11年ぶりの現場復帰となることについて「11年前にやめたときは現場に戻らないつもりでいたが、今回こういう状況で自分がやるしかないと思っている。多少は不安なところはあるが、私は6年間監督をした経験もある。自信を持ってチームを引っ張っていきたいと思うし、コーチにも『おれについてきてくれ』という話はした」と力強く語りました。

そして、優勝を第一目標にしながらもまずは3位以内を目標にしていくということで、ファンに向けては「厳しいシーズン、タフな戦いになると思うが、ファンの皆さんの期待に応えられるよう、私もプロ野球人生をかけて挑んでいきたい」と決意を示しました。

◇西武 今シーズンは深刻な打撃不振

松井監督と渡辺GM(2024年2月)

今シーズンの西武は、深刻な打撃不振で成績が低迷し、結果的に松井監督の休養を招く要因となりました。

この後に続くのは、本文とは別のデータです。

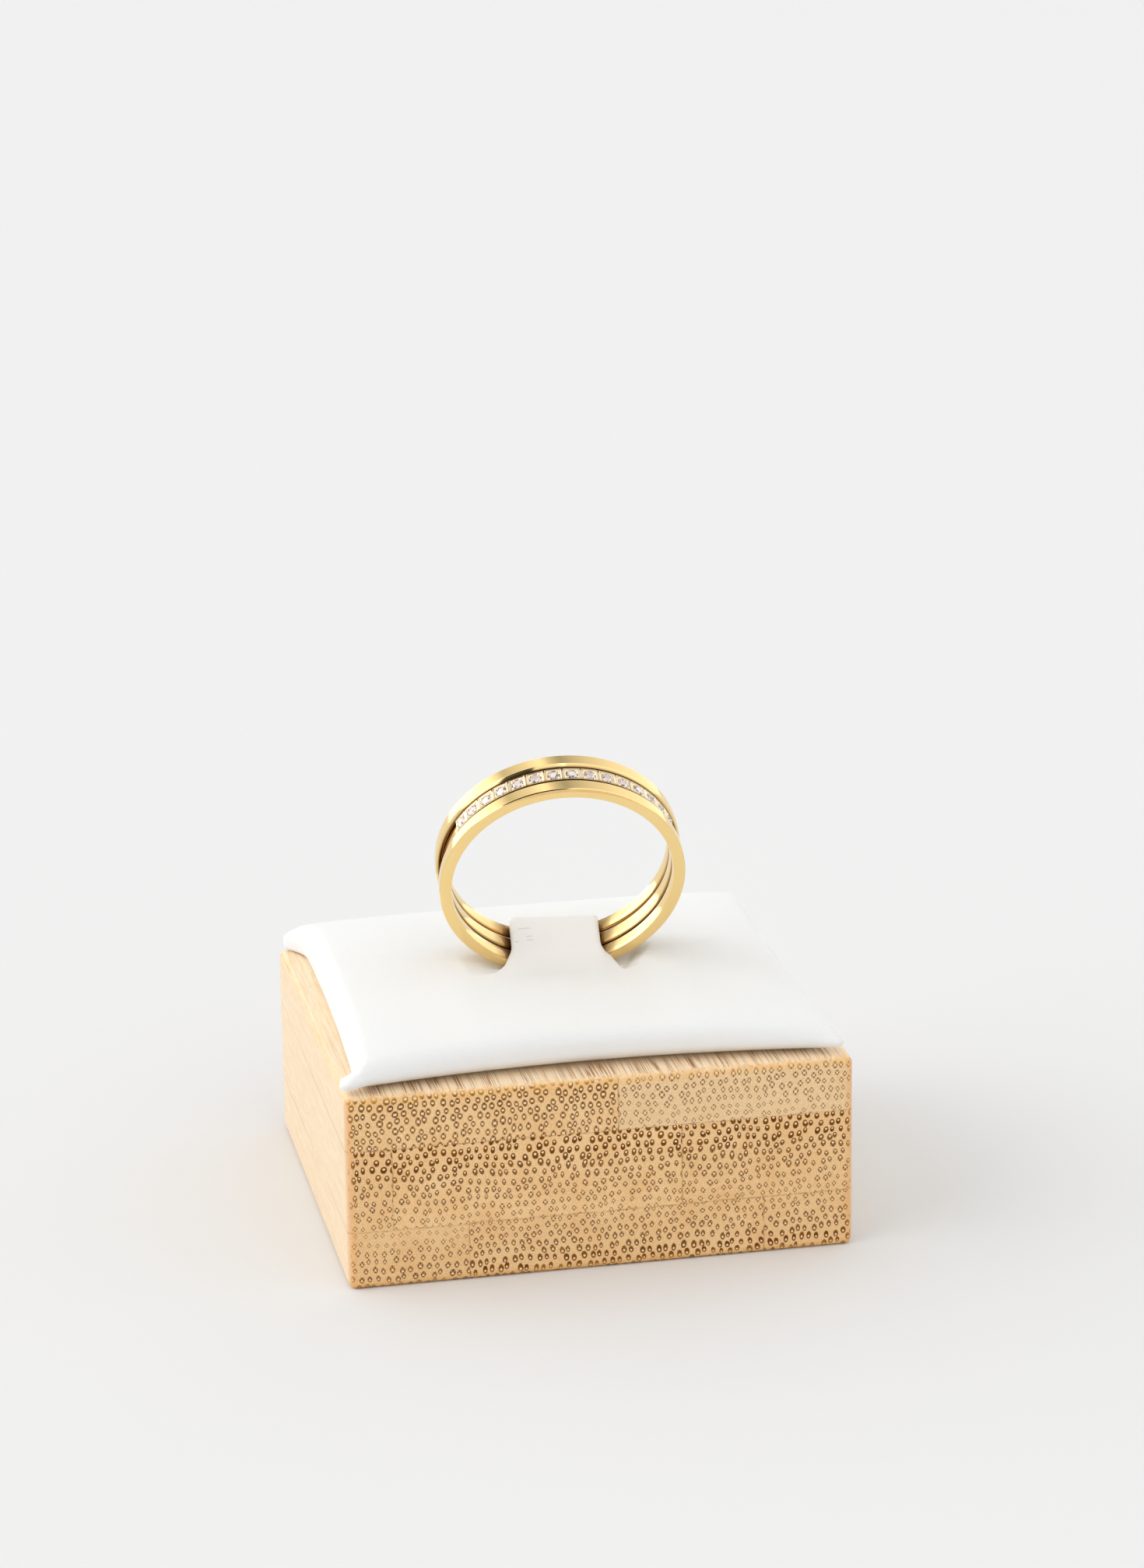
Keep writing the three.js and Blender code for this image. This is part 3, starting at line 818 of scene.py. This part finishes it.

かつては「山賊打線」とも言われた圧倒的な攻撃力が持ち味の西武打線でしたが、浅村栄斗選手や森友哉選手、山川穂高選手など、中心バッターが次々とほかのチームに移籍し、新たに打線の中心を担う選手が出てきていないのが現状です。

26日の試合を終えた時点のチーム打率2割1分4厘、得点数「118」はいずれもリーグワーストで、このうち得点数に関してはパ・リーグ5位のロッテとも21点差という低さです。

今シーズン、ソフトバンクに移籍した山川選手の穴を埋めると期待された、新外国人のアギラー選手とコルデロ選手は現在2軍での調整が続くなど補強も効果的とは言えず、低迷の一因となっています。

先発陣は
▽ルーキーの武内夏暉投手がここまで3勝負けなしで防御率は1.43
▽今井達也投手も先発ローテーションの柱として安定したピッチングを見せるなど、
一定の結果を残しているだけに、監督代行を務める渡辺久信ゼネラルマネージャーは「ピッチャーがいてもやはり点を取らないとなかなか勝てないし、連敗するというのを実感している。なんとかして1点、2点をもぎとっていく。『西武は嫌らしい』と思わせられるようなチームを作っていきたい」と打撃面での目標を語りました。

まずは3位以内を現実的な目標に掲げた渡辺監督代行ですが、課題が残る打線をどう立て直していくのか、その手腕が注目されます。